A Canvas of Resistance: The Incredible Journey of "A Portrait by the People"
Art is usually a singular vision. But what happens when the artist is not one person, and not even one nation—but all of us?
This is the story of "A Portrait by the People"—a gold-framed image of Vladimir Putin that became a vessel for collective grief, a tool for global protest, and now stands as a permanent testament to Ukrainian resilience at the Ukrainian National Museum of Chicago.
This piece was never just an object. It began as a vision: an idea to create a space where people could come face-to-face with the man responsible for their suffering, and through that confrontation, transform their rawest emotions into art.
Act I: The Vision (Kyiv, 2022)
The journey began in the winter of 2022. The concept came to our founder, Zhanna Galeyeva, in a dream during her time on the ground in Ukraine. Drawing inspiration from Marina Abramović’s The Artist is Present, she envisioned an immersive experience where the "audience" would become the artist.
At a charity auction for displaced families in Kyiv, we created a private space hidden behind velvet curtains. Inside, guests found themselves standing directly before a museum-quality portrait of the dictator.
The intent was not to shock, but to unlock. Beside the portrait sat a tea set filled with paint. The invitation was silent but powerful: express yourself.

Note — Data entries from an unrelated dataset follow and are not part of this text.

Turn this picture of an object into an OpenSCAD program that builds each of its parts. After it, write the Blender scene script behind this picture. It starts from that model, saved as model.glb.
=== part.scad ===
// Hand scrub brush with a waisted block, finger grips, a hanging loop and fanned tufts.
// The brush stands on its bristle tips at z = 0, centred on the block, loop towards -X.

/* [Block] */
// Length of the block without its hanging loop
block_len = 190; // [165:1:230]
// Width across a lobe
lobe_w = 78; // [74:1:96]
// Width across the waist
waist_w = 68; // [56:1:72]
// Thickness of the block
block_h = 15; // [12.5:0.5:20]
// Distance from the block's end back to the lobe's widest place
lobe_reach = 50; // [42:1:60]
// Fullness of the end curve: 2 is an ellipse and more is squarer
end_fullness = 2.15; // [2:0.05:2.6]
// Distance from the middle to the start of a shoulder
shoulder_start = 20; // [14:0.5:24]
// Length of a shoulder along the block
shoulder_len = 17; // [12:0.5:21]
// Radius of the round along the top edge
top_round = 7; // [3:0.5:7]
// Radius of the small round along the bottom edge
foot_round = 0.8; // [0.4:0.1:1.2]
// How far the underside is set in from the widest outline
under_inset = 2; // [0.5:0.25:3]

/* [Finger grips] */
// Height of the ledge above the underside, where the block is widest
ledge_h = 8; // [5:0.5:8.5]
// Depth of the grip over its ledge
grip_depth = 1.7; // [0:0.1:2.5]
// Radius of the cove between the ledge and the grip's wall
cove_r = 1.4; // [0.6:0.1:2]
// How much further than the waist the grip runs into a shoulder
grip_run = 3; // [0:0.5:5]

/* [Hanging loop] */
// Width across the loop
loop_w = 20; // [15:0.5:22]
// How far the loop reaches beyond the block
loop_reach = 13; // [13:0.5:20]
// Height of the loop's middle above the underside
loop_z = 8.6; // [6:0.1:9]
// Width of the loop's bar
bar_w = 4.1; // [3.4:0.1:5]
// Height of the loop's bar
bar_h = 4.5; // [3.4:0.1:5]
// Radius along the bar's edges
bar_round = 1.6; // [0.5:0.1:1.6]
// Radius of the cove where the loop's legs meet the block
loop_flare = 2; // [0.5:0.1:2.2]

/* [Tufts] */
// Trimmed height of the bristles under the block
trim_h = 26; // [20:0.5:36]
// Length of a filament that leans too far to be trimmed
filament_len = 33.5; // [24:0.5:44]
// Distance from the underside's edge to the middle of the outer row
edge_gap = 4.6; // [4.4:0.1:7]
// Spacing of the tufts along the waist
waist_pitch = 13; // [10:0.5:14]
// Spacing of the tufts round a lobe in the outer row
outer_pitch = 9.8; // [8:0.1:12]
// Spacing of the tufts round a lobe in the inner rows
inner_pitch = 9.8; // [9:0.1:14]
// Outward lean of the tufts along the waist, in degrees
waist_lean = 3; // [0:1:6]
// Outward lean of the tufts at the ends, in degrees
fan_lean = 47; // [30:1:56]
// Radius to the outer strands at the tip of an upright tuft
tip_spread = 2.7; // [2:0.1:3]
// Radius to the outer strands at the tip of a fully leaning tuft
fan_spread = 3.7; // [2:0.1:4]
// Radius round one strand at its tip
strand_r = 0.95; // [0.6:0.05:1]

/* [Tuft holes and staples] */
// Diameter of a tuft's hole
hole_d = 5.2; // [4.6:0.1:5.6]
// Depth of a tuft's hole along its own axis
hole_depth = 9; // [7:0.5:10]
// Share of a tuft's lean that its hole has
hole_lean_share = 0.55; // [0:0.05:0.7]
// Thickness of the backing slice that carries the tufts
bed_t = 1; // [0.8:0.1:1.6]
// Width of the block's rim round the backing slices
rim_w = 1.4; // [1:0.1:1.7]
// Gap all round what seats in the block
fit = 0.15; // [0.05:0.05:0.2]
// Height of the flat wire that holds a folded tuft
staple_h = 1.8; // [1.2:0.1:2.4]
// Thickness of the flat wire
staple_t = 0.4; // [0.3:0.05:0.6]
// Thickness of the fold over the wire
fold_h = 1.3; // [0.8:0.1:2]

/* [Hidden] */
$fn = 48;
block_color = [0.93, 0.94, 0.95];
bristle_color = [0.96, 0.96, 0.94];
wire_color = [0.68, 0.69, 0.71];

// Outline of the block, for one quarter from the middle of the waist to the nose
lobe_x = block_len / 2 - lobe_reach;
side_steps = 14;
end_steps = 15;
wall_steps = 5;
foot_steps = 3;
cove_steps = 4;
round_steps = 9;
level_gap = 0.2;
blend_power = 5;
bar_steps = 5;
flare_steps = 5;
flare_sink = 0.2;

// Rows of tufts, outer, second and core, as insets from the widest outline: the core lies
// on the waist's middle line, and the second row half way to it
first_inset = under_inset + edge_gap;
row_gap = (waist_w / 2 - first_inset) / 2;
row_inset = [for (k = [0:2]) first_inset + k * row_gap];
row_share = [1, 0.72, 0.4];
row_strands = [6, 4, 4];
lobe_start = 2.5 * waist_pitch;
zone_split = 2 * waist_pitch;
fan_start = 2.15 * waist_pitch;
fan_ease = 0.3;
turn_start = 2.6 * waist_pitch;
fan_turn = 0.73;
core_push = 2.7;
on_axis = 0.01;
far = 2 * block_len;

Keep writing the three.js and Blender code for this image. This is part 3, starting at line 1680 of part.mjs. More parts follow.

For the first time, displaced families—people who had lost homes and loved ones—could look the source of their pain in the eye. They took up brushes and released their burden onto the canvas. Fear turned into action. Silence turned into a scream of color. What began as a pristine image of tyranny was rewritten by the hands of survivors.
Act II: The Protest (New York, 2024)
The portrait then crossed the ocean, carrying the energy of those first strokes in Kyiv to the cultural battlegrounds of New York City.
When we learned the Russian Mariinsky Theater—a state-sponsored "soft power" tool—was scheduled to perform at Lincoln Center, we knew we had to act. We brought the portrait to the front lines of a coalition protest.
Activists dressed as a Russian ballet troupe danced before the gold-framed tyrant, splattering the scene with red paint. The art piece became a shield, protecting the cultural integrity of the West from normalization. The visual was undeniable, the press coverage was immediate, and the pressure worked: the performances were canceled.
Act III: The Playa (Burning Man, 2024)
In September 2024, the portrait traveled to the dust of Black Rock City. Thanks to the "magic of the Playa"—and the help of strangers who became allies—the piece found a home deep in the desert.
Engineers from San Diego built a mount; artists from the "Naga & The Captainess" installation helped register it; solar lights were donated to illuminate it in the deep night.
Thousands of Burners from around the world encountered the face of autocracy in the middle of the desert. They were invited to participate in the same ritual that began in Kyiv: to write, draw, and scratch their feelings onto the surface. It became a global guestbook of resistance, proving that the desire for freedom is a universal language.
The Final Destination: Chicago
Today, the journey has reached a profound milestone. "A Portrait by the People" is now on display at the Ukrainian National Museum of Chicago.
It hangs directly across from a piece depicting the word "ДІТИ" (Children)—the plea painted outside the Mariupol Theatre before it was bombed.
The placement is heartbreakingly poetic. On one wall, the source of the darkness. On the other, the innocent lives lost. But standing between them is the viewer—you.
This artwork proves that while darkness is real, the light of truth must always prevail. It reminds us that memory is a form of resistance, and that every voice added to this canvas helped build a bridge to justice.
Bird of Light Ukraine is honored to have shepherded this piece from a vision in Kyiv to the world stage. We will continue to shine a light on the truth, one story at a time.